● **LISTED ENTRIES**

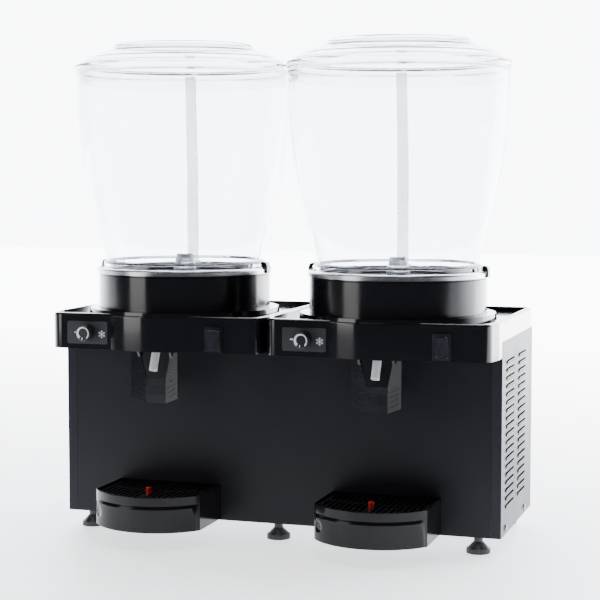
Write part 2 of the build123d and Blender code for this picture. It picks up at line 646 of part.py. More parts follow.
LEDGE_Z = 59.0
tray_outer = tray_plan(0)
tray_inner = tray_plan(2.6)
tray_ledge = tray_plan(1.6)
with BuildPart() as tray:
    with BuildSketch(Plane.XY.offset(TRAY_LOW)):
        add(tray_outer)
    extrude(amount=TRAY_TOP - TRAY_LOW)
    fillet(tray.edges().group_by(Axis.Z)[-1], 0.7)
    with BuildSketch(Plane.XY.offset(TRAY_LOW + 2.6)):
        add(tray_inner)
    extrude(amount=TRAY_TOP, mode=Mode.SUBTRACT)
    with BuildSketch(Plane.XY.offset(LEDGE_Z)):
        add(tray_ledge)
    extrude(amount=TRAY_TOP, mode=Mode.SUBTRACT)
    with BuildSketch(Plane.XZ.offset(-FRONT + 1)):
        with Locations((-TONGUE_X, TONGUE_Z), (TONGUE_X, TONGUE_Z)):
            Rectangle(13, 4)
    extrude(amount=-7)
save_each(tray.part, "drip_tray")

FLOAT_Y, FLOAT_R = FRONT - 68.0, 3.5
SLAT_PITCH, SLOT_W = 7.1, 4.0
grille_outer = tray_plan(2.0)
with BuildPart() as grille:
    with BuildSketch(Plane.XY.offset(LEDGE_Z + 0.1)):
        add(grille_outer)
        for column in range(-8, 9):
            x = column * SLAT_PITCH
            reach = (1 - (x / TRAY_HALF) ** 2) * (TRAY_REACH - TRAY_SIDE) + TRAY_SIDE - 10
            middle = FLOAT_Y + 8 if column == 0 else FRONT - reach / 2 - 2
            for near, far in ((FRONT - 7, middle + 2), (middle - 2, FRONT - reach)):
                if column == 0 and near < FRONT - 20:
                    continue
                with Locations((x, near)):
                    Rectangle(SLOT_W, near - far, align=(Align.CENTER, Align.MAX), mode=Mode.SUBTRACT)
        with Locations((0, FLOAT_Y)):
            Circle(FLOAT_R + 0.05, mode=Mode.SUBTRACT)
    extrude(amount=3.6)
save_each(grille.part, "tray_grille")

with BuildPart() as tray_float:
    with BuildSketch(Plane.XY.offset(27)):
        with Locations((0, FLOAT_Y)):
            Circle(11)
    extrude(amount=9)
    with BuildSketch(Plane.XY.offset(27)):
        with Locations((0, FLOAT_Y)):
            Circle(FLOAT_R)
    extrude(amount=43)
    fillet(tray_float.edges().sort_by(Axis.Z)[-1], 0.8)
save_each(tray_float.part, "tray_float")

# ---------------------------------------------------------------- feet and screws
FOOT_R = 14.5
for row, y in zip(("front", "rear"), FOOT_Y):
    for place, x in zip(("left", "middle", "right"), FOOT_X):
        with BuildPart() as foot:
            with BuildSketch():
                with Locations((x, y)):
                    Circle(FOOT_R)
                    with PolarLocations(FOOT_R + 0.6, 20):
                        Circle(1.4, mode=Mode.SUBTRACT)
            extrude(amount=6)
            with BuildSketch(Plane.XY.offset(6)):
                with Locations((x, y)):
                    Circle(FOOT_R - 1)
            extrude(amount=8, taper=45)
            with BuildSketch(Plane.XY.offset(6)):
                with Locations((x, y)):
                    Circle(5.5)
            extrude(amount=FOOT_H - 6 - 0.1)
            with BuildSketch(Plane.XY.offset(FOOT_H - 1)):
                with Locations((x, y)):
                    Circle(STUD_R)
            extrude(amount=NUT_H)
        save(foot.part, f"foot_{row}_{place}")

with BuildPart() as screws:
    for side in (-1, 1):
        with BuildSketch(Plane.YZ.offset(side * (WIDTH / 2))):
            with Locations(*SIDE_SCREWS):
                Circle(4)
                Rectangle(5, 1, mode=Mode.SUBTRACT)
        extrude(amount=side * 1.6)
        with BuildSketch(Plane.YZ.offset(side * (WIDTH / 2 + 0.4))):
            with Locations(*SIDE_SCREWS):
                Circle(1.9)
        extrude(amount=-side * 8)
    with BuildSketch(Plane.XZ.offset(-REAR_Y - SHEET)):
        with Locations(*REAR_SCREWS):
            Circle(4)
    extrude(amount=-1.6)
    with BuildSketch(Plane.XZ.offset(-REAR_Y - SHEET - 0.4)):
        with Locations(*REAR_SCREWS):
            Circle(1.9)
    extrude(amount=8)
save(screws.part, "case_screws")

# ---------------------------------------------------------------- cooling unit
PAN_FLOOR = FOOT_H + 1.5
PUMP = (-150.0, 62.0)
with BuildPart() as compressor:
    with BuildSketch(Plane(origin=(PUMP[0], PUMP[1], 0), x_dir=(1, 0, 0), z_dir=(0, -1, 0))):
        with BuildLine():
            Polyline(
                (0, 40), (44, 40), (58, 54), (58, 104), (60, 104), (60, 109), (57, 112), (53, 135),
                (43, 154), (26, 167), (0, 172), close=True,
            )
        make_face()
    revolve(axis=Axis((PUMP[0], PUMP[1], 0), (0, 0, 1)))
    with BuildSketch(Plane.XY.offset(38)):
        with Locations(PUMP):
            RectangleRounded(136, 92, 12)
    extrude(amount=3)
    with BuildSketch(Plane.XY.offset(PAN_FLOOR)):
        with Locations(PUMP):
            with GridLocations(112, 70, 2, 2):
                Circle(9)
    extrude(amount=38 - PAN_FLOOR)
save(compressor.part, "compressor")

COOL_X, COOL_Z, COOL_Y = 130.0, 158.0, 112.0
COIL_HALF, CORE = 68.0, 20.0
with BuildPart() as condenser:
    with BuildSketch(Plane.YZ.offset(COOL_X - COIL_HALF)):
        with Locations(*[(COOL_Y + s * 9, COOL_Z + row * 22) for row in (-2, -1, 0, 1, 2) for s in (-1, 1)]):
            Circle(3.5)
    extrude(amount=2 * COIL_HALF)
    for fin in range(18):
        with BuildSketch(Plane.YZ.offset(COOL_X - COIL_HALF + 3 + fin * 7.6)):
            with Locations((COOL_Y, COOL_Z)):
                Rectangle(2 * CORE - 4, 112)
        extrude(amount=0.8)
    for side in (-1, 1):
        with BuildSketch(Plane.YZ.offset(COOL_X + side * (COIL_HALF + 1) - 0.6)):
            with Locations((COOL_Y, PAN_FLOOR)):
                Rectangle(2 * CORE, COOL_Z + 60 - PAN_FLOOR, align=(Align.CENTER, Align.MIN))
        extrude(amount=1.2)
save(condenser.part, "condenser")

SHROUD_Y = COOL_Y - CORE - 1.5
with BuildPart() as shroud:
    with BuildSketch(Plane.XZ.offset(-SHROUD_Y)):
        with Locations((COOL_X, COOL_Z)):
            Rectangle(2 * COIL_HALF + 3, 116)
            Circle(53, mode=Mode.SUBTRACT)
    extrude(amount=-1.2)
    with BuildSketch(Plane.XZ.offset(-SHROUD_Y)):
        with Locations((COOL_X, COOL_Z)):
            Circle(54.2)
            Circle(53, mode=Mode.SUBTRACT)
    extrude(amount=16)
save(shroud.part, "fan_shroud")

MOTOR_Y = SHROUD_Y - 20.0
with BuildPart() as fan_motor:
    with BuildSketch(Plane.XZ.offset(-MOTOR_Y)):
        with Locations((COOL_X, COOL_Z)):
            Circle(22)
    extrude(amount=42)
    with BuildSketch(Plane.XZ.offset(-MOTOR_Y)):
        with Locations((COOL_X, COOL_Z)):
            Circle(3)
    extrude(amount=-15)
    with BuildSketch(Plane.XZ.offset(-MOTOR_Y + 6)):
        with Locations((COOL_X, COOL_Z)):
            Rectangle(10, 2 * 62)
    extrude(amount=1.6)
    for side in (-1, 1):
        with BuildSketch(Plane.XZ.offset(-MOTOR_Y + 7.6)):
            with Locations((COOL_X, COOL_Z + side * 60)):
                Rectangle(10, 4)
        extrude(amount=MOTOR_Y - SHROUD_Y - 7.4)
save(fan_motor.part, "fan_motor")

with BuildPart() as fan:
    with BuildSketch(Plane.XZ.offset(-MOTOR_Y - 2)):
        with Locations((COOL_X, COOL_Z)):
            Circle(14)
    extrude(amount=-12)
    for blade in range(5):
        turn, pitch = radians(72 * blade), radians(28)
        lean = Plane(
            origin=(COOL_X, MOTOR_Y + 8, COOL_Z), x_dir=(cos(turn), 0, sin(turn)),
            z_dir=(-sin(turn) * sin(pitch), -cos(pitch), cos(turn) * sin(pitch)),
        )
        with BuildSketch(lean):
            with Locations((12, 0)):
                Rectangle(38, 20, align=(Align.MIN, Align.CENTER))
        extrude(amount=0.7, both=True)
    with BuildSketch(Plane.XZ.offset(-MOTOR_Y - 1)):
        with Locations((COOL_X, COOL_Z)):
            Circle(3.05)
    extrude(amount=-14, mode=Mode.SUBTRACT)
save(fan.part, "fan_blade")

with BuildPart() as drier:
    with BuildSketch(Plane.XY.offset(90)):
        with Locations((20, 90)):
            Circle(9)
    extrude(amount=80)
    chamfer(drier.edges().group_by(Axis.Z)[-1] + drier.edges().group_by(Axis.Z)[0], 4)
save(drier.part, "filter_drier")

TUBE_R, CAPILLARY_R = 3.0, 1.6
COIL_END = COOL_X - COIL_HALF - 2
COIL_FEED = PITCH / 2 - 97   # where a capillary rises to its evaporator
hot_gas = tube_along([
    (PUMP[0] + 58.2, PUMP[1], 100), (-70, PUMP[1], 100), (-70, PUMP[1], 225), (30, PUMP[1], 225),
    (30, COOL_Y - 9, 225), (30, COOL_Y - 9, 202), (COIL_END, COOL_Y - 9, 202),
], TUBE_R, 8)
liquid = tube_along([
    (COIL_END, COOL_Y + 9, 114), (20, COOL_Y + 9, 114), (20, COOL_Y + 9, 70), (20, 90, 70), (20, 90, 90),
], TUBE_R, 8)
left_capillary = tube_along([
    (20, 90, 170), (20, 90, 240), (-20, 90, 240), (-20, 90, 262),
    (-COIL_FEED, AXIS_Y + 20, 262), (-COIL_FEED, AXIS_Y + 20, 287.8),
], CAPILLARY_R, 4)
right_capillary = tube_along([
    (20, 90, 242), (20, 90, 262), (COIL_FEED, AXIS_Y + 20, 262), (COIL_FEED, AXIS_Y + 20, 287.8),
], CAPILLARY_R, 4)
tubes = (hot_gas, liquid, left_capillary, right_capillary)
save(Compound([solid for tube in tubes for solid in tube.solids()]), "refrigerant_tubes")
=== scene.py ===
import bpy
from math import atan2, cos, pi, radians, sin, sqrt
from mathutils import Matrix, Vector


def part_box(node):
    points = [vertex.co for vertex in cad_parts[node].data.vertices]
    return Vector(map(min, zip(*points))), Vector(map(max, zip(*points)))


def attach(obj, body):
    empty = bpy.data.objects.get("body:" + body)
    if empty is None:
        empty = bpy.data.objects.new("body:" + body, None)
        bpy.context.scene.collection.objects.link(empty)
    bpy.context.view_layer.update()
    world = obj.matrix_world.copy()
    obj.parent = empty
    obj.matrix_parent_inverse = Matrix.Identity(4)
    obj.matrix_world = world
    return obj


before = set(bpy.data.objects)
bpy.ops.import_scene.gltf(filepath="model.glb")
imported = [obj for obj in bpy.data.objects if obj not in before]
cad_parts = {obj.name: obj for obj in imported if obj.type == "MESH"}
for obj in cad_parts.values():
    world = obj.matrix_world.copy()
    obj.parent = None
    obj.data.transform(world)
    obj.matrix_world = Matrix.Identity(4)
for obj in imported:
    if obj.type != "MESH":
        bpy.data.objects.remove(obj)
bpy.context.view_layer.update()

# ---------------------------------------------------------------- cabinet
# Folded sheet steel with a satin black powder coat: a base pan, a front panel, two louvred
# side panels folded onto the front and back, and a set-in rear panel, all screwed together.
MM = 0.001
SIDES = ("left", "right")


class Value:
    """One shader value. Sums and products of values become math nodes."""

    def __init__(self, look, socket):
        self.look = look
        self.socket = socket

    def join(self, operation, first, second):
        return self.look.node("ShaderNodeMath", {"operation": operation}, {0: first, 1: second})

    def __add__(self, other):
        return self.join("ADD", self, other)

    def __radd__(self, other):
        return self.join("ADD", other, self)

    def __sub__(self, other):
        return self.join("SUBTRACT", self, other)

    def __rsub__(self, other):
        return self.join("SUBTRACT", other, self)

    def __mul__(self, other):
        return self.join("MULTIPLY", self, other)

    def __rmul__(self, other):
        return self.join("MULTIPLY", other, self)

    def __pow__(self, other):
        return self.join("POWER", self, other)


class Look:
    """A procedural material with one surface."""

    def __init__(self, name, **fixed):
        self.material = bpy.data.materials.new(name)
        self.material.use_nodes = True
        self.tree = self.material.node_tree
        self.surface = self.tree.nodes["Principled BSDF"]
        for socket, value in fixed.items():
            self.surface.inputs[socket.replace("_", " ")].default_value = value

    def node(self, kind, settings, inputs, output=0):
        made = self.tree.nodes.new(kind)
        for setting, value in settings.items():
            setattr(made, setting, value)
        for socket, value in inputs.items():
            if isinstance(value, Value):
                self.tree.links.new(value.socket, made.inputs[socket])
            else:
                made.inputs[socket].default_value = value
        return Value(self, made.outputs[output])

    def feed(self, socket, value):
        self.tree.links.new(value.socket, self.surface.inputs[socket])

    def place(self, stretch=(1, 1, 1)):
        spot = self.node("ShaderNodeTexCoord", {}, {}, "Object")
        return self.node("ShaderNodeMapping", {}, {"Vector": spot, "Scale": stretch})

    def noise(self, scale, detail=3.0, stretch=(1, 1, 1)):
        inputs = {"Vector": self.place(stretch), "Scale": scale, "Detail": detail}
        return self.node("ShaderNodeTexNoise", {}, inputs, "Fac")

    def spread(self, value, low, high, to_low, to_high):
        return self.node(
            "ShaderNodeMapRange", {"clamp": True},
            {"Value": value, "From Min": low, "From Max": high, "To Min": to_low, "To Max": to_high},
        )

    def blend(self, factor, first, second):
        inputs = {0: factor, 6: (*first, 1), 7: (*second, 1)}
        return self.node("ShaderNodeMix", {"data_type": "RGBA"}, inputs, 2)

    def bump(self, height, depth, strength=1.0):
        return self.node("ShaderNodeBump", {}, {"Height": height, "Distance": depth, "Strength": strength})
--
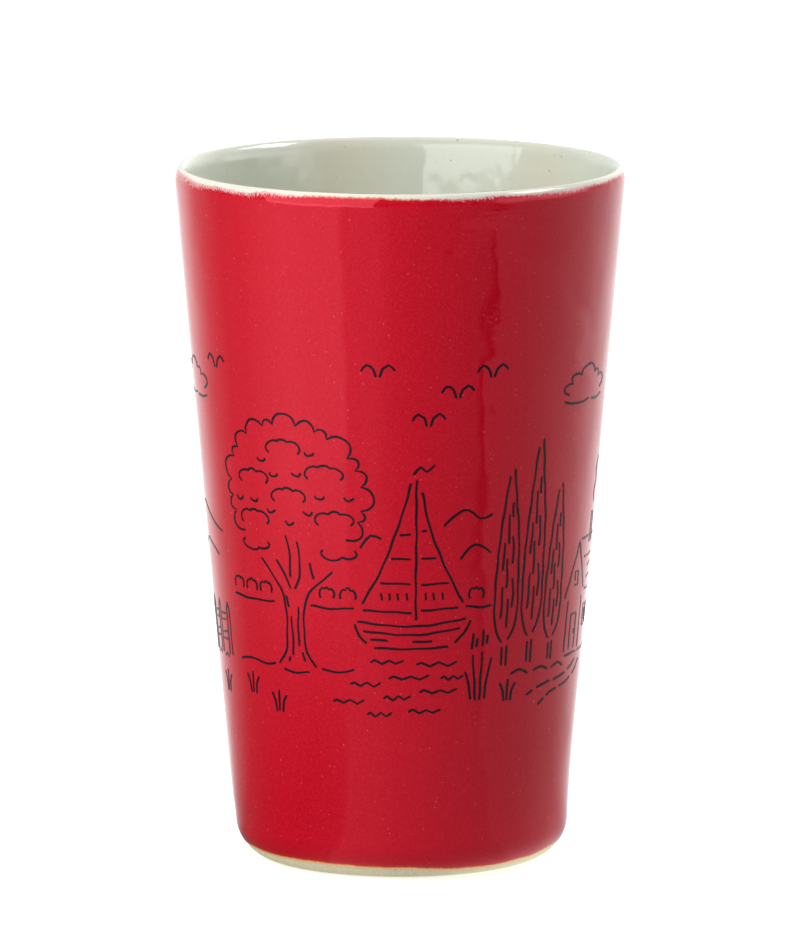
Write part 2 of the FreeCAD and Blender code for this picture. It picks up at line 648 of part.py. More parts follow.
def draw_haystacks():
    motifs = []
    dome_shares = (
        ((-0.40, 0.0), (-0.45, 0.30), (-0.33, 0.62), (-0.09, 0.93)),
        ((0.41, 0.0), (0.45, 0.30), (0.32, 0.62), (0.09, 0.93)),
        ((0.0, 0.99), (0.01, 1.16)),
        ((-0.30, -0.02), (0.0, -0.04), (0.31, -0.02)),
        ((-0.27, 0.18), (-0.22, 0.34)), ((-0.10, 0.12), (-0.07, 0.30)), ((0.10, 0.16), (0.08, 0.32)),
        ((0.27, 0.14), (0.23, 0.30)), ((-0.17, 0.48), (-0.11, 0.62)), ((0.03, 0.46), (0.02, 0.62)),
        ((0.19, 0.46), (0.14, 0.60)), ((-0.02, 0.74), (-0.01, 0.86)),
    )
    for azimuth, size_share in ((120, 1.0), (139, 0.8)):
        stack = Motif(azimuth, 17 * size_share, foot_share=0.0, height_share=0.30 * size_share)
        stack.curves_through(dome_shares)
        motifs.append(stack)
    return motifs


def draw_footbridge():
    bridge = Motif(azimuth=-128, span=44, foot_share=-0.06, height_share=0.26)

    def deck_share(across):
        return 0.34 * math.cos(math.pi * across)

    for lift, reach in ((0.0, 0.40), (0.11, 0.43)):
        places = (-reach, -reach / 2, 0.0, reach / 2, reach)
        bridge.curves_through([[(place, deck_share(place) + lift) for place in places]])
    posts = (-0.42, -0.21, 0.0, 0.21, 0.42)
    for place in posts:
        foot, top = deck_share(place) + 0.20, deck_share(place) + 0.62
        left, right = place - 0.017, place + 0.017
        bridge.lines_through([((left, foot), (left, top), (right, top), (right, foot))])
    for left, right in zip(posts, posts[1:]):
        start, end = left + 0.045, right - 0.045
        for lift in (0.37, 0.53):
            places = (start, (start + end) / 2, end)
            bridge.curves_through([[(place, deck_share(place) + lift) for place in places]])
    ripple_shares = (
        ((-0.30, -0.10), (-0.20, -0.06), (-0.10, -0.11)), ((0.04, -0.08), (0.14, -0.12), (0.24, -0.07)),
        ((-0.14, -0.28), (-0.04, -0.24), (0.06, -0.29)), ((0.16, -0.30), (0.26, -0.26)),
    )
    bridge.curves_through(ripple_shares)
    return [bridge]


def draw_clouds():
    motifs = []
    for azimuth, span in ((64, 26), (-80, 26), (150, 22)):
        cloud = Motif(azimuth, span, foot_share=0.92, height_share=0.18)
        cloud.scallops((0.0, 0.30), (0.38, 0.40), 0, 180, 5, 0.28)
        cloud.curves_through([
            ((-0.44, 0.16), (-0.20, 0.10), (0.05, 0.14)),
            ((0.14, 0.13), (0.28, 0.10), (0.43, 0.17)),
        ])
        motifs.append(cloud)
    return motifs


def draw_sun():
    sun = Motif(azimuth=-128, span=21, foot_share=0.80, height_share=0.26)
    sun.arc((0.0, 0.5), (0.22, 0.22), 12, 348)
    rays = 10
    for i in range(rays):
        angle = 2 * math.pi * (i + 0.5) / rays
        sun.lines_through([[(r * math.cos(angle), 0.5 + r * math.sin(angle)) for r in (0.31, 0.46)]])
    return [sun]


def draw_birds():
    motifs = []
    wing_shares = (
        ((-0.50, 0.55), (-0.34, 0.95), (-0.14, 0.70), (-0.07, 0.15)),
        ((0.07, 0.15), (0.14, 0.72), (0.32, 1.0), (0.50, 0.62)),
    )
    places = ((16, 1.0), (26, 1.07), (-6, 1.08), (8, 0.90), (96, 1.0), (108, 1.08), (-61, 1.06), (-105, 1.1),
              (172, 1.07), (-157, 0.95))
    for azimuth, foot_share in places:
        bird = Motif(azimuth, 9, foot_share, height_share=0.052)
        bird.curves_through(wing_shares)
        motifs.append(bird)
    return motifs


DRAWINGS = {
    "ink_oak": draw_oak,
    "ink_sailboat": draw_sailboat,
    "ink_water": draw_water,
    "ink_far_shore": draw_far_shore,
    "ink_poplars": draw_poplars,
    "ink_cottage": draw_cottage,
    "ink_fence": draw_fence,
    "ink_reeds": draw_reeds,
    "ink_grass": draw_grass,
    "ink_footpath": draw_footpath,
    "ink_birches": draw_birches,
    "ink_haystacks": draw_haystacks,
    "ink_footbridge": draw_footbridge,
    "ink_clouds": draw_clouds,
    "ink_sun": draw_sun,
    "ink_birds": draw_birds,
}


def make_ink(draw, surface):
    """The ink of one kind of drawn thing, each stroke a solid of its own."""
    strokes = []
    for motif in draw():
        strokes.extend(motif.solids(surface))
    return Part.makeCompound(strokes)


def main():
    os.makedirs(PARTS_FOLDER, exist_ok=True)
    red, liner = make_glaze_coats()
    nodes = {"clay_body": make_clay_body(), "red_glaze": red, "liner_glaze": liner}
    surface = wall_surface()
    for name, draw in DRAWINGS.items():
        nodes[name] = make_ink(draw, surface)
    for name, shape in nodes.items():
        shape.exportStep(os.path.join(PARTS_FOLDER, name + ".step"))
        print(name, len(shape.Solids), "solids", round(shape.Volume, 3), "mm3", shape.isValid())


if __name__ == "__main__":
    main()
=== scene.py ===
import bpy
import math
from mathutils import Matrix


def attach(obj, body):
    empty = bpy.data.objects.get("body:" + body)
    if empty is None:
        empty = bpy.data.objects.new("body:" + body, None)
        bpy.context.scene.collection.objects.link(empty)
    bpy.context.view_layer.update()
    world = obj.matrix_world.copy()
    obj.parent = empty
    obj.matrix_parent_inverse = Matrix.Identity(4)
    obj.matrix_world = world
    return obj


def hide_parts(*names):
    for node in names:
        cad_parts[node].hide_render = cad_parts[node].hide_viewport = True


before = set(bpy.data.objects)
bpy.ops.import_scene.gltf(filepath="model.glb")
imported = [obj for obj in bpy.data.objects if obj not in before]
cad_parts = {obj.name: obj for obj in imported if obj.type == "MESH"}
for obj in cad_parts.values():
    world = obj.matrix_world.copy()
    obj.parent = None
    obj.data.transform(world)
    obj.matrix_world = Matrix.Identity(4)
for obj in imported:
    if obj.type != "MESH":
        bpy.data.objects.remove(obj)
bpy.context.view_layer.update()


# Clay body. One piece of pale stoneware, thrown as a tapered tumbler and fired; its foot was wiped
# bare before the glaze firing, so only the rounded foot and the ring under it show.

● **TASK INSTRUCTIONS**
Retype only this portion of the data above: the line containing "return Part.makeCompound(strokes)", the line containing "for node in", and all lines between them, exactly.

● **RESPONSE TO THIS TASK**
    return Part.makeCompound(strokes)


def main():
    os.makedirs(PARTS_FOLDER, exist_ok=True)
    red, liner = make_glaze_coats()
    nodes = {"clay_body": make_clay_body(), "red_glaze": red, "liner_glaze": liner}
    surface = wall_surface()
    for name, draw in DRAWINGS.items():
        nodes[name] = make_ink(draw, surface)
    for name, shape in nodes.items():
        shape.exportStep(os.path.join(PARTS_FOLDER, name + ".step"))
        print(name, len(shape.Solids), "solids", round(shape.Volume, 3), "mm3", shape.isValid())


if __name__ == "__main__":
    main()
=== scene.py ===
import bpy
import math
from mathutils import Matrix


def attach(obj, body):
    empty = bpy.data.objects.get("body:" + body)
    if empty is None:
        empty = bpy.data.objects.new("body:" + body, None)
        bpy.context.scene.collection.objects.link(empty)
    bpy.context.view_layer.update()
    world = obj.matrix_world.copy()
    obj.parent = empty
    obj.matrix_parent_inverse = Matrix.Identity(4)
    obj.matrix_world = world
    return obj


def hide_parts(*names):
    for node in names:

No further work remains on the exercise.